Once inside Britain, a refugee has the right to claim asylum, and the government has to consider his case. It does so with surliness and bias. The Home Office issues Panglossian descriptions of life in the developing world to its immigration officers so that they can reject applicants from such noted centres of liberalism as Sri Lanka and Iraq with a minimum of thought.

The government’s tough blanket refusals may be giving the public what it wants, and passing the problem of who will supplement the workforce to the next generation of politicians. But as with the closing of the Channel ports to refugees, brutal policies have had unintended consequences. The asylum system is being paralysed by appeals. In the rest of the legal world, appeals are a rarity. When they come up, the hearings are usually short.

Because the hard men at the Home Office issue blanket rejections, any asylum-seeker can appeal about anything and everything – and tens of thousands do. An adjudicator with the Immigration Appellate Authority, who spoke on condition of anonymity, said he and many of his colleagues were in despair. “The Home Office often doesn’t look at an individual’s circumstances or probe his claims,” he said. “It just says no. When people appeal, we have to start the case again from scratch.”

Peter Roberts, from the Public and Commercial Services Union, believes “word has got around” that, once you are in Britain, the system is so slow and incompetent you can stay here for years before a final decision is reached. The Immigration and Nationality Directorate in which his members work was devastated by the public spending freeze and the inept efforts of the Siemens Corporation. At great cost to the public and to the profits of its shareholders, Siemens tried and failed to produce a computer system for immigration case-workers. While new Labour talked tough, experienced staff were sacked. Their knowledge, Siemens said, was going to be made redundant by the benefits of a marvellous new technology – which was never made to work. Although David Blunkett is hiring staff, Roberts believes it will be years before the service recovers.

On its own terms, and at the most basic level, authoritarianism has flopped. The border restrictions, the miserly benefits, the prison camps, the blanket rejections and the constant abuse have had no effect on the numbers applying for asylum.

They come to Britain, says Nick Hardwick of the Refugee Council, in part because their countries were once in the British empire and in part because English is the global language. But they are also here because there is a demand for their labour. The ageing and dwindling workforce isn’t a statistical abstraction in actuaries’ tables, but a fact in the real economy. London, in particular, would have an economic breakdown if asylum-seekers and economic migrants were to vanish.
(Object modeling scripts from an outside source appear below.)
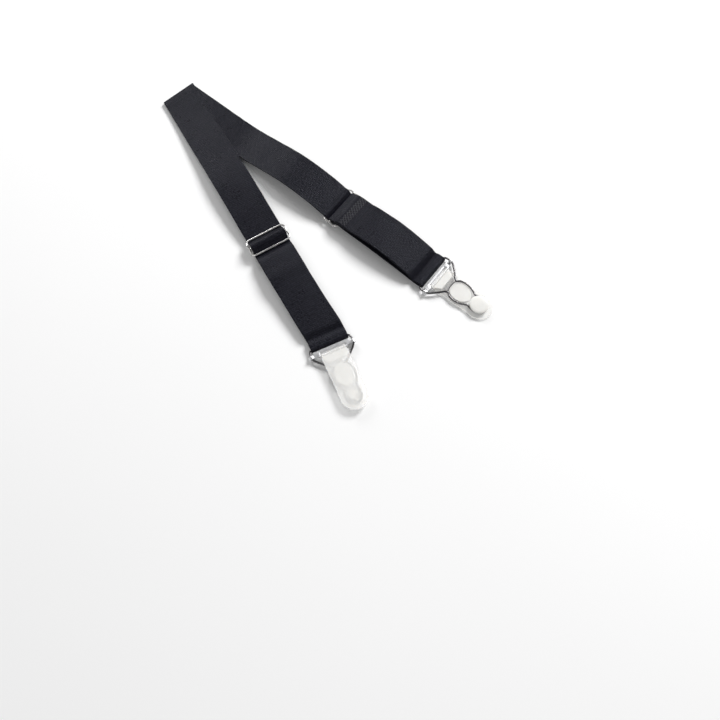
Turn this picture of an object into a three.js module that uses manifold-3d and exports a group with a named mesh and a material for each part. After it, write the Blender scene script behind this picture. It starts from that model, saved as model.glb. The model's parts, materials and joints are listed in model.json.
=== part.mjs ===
// A pair-ended garter suspender: one elastic strap folded into a V, with an identical
// slide adjuster and wire-and-tongue grip at both ends. Millimetres, +Z up.
// The fold lies towards +Y and the legs run towards -Y. The origin is the middle of the
// laid-out V, on the surface that it lies on.

import * as THREE from 'three';
import { mergeVertices } from 'three/addons/utils/BufferGeometryUtils.js';
import Module from 'manifold-3d';

const wasm = await Module();
wasm.setup();

// ---- Driving dimensions -------------------------------------------------------------

const STRAP_WIDTH = 25;
const STRAP_THICKNESS = 1;
const LAYER_GAP = 0.3;            // between layers of strap, and between strap and metal
const V_ANGLE = THREE.MathUtils.degToRad(21.3);
const HALF_WEB = 295.5;           // fold to sewn end, measured along the strap
const FOLD_FLAT = 6;              // flat stretch on each side of the fold
const LAYER_STEP = STRAP_THICKNESS + LAYER_GAP;

const SLIDER_WIRE_RADIUS = 0.6;
const SLIDER_BAR_RADIUS = 0.55;
const SLIDER_PITCH = 5.8;         // centre bar to each outer bar
const SLIDER_SIDE_GAP = 0.25;     // strap edge to the frame's waist
const SLIDER_LOBE = 0.5;          // how far each lobe stands out past the waist
const SLIDER_CORNER = 2.85;       // where the outer bars start to round into the lobes
const SEWN_TURN_IN = 12.5;        // turned-in end, measured from the centre bar
const SEWN_LENGTH = 16;           // stretch of the back layer that belongs to the sewn end
const STITCH_LENGTH = 5;
const STITCH_START = 6.6;
const STITCH_MARGIN = 1;
const STITCH_THICKNESS = 0.35;

const GRIP_WIRE_RADIUS = 0.65;
const GRIP_SIDE_ROOM = 1.45;      // strap edge to the wire's centre at the top bar
const GRIP_CORNER = 2.6;          // rounded corner between the top bar and a shoulder
const GRIP_BAR_CLEARANCE = 0.4;   // room for the bar inside the strap's end fold
const SHOULDER_LENGTH = 6.9;      // straight sides below the top bar
const SHOULDER_BEND = 0.9;        // each side of the bend from a shoulder into a limb
const PINCH_AT = 16.35;
const PINCH_HALF_WIDTH = 4.75;
const PINCH_BEND = 0.9;           // each side of the bend from a limb into the ring
const RING_START = 2.2;           // from the pinch, where the ring has bent round
const RING_START_INSET = 0.85;
const RING_AT = 22.6;
const RING_HALF_WIDTH = 7.15;
const RING_REACH = 4.2;           // from the ring's widest point on towards the waist
const RING_REACH_INSET = 0.6;
const WAIST_AT = 31.6;
const WAIST_HALF_WIDTH = 4.4;
const WAIST_BEND = 1.9;           // each side of the waist, where the wire curves
const WAIST_RISE = 0.9;
const WAIST_FALL = 0.35;
const KEYHOLE_AT = 37.4;
const KEYHOLE_RADIUS = 5;
const DIAGONAL = Math.SQRT1_2;    // sine and cosine of half a right angle

const PLATE_THICKNESS = 0.5;
const PLATE_NEAR = 2.7;           // edges of the plate's upper strip, from the top bar
const PLATE_FAR = 4.7;
const KNUCKLE_CLEARANCE = 0.3;
const KNUCKLE_START = 4.1;
const KNUCKLE_END = 6.4;
const RAIL_AT = 6.6;
const RAIL_LIFT = 0.85;           // rail axis above the wire's plane
const RAIL_RADIUS = 0.5;
const RAIL_CLEARANCE = 0.15;
const SLEEVE_WALL = 0.6;
const SLEEVE_HALF_WIDTH = 8.3;
const LINK_GAP = 0.3;
const LINK_WIDTH = 1.6;           // arms that hold the rail's ends
const LINK_TO_SHOULDER = 1.55;    // side of the flat plate to the shoulder wire's centre
const CURL_OVERLAP = 1;           // how far a curled end runs into the flat plate

const TONGUE_THICKNESS = 1.15;
const TONGUE_GAP = 0.3;           // wire to tongue
const TONGUE_HALF_WIDTH = 8.8;
const TONGUE_WAIST = 8.3;
const TONGUE_TIP = 47;
const TONGUE_END_LENGTH = 9;
const TONGUE_SHOULDER = 1.5;      // over which the sleeve widens into the tongue
const TONGUE_NARROWEST = RING_AT + 4;
const FLAP_END = 12.5;
const FLAP_HALF_WIDTH = 5.7;
const PAD_START = 15.2;
const PAD_END = 30.6;
const PAD_HEIGHT = 0.6;
const PAD_MARGIN = 0.7;           // pad edge to the ring wire
const NECK_RADIUS = 3.1;
const HEAD_RADIUS = 6.2;
const HEAD_THICKNESS = 1.15;
const HEAD_EDGE = 0.3;            // rounding of the head's rim
const HEAD_DOME = 2.6;            // from the rim in to the flat of the dome
const BUTTON_GAP = 0.3;

const WIRE_SIDES = 8;
const GRIP_WIRE_STEPS = 100;
const SLIDER_WIRE_STEPS = 64;

// How each leg lies. face is 1 where the adjuster's face is up and -1 where it is turned
// over. lean is how many degrees the grip is turned on the surface. Heights are above the
// surface: start is the strap's middle at the fold, arch is the upper strap's run of
// [share of the way to the slider, height], front and back are the two layers below the
// slider as [share of the way to the end fold, height].
const GRIP_HEIGHT = 2.15;         // wire centre of both grips
const LEGS = {
  left: {
    face: 1, turn: -1, lean: -6, sliderAt: 135, frameHeight: 5.3, start: 1.9,
    arch: [[0.2, 2.4], [0.42, 4.4], [0.62, 6.4], [0.8, 5.8]],
    front: [[0.16, 6.2], [0.35, 6.6], [0.62, 5.6], [0.84, 4.7]],
    back: [[0.3, 0.75], [0.6, 0.6], [0.8, 0.55]],
  },
  right: {
    face: -1, turn: 1, lean: 0, sliderAt: 148, frameHeight: 3.4, start: 0.5,
    arch: [[0.2, 0.5], [0.3, 0.5], [0.42, 1], [0.56, 4.6], [0.72, 8.6], [0.87, 7.4]],
    front: [[0.2, 4.4], [0.45, 4.2], [0.7, 2.6], [0.86, 1.1]],
    back: [[0.3, 8.6], [0.5, 8.9], [0.7, 7.4], [0.88, 4.9]],
  },
};

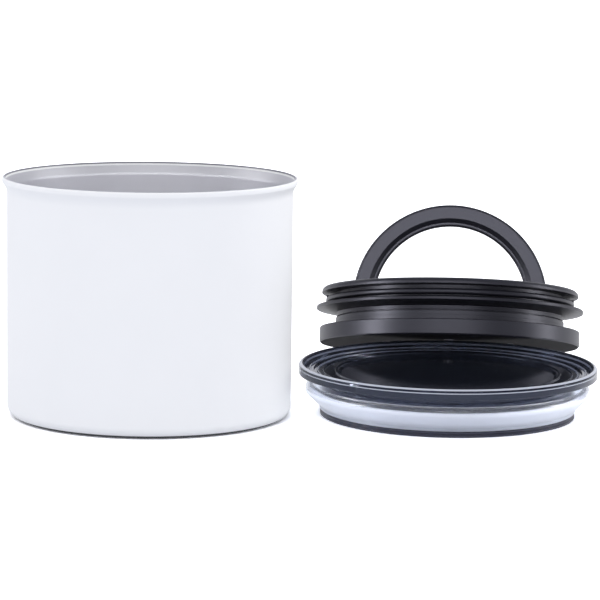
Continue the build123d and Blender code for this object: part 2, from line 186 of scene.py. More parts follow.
def noise(tree: Tree, place: Socket, size_mm: float, detail: float, roughness: float = 0.5) -> Socket:
    """Noise between 0 and 1 with grains of a real size, laid out on a place."""
    grain = {"Scale": 1 / (size_mm * MM), "Detail": detail, "Roughness": roughness}
    return add_node(tree, "TexNoise", grain, {"Vector": place}).outputs["Fac"]


@dataclass(frozen=True)
class Finish:
    """What every finish shares: a Principled surface with fine relief from real grain sizes.

    Fields named _mm are real sizes. shade_hex is the second colour of a faint cloudiness.
    """

    name: str
    base_hex: str
    shade_hex: str
    roughness: float
    metallic: float = 0.0
    ior: float = 1.5
    specular: float = 0.5
    specular_hex: str = "#ffffff"
    transmission: float = 0.0
    subsurface: float = 0.0
    subsurface_mm: float = 1.0
    grain_mm: float = 0.4
    grain_depth_mm: float = 0.004
    grain_detail: float = 2.0
    cloud_mm: float = 30.0
    cloud_detail: float = 3.0
    cloud_roughness: float = 0.55
    roughness_spread: float = 0.04

    def build(self) -> bpy.types.Material:
        """Make the material.

        Returns:
            A node material named after the finish.
        """
        material = bpy.data.materials.new(self.name)
        tree = bare_tree(material)
        place = add_node(tree, "TexCoord").outputs["Object"]
        grain = self.grain(tree, place)
        cloud = noise(tree, place, self.cloud_mm, self.cloud_detail, self.cloud_roughness)
        tints = {"data_type": "RGBA", MIX_FROM: linear(self.base_hex), MIX_TO: linear(self.shade_hex)}
        colour = add_node(tree, "Mix", tints, {0: cloud}).outputs[MIX_OUT]
        spread = self.roughness_spread
        span = {"To Min": self.roughness - spread, "To Max": self.roughness + spread}
        gloss = add_node(tree, "MapRange", span, {"Value": grain}).outputs["Result"]
        depth = {"Strength": 1.0, "Distance": self.grain_depth_mm * MM}
        relief = add_node(tree, "Bump", depth, {"Height": grain}).outputs["Normal"]
        surface = add_node(
            tree,
            "BsdfPrincipled",
            {
                "Metallic": self.metallic,
                "IOR": self.ior,
                "Specular IOR Level": self.specular,
                "Specular Tint": linear(self.specular_hex),
                "Transmission Weight": self.transmission,
                "Subsurface Weight": self.subsurface,
                "Subsurface Scale": self.subsurface_mm * MM,
            },
            {"Base Color": colour, "Roughness": gloss, "Normal": relief},
        )
        self.adjust(tree, surface)
        add_node(tree, "OutputMaterial", {}, {"Surface": surface.outputs["BSDF"]})
        return material

    def grain(self, tree: Tree, place: Socket) -> Socket:
        """Fine relief of the surface, as a height between 0 and 1."""
        return noise(tree, place, self.grain_mm, self.grain_detail)

    def adjust(self, tree: Tree, surface: bpy.types.Node) -> None:
        """Set more on the Principled node, for a finish that needs it."""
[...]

As it is, many disappear into the black economy. They undercut British workers. Criminals can attack or rob them with impunity because they are frightened of going to the police. Their employers don’t pay them the minimum wage and they don’t pay taxes. Unlike Michael Howard and Jack Straw, his abysmal predecessors as Home Secretary, Blunkett is at least willing to talk about regularising their position. But he won’t stop appeasing the far right and confront it with plain language. An honest politician would say that Britain not only has a duty to offer sanctuary to genuine refugees, it bloody well needs them – and economic migrants, too – and ought to be begging them to jump aboard the Eurostar and cling on until they pass the White Cliffs.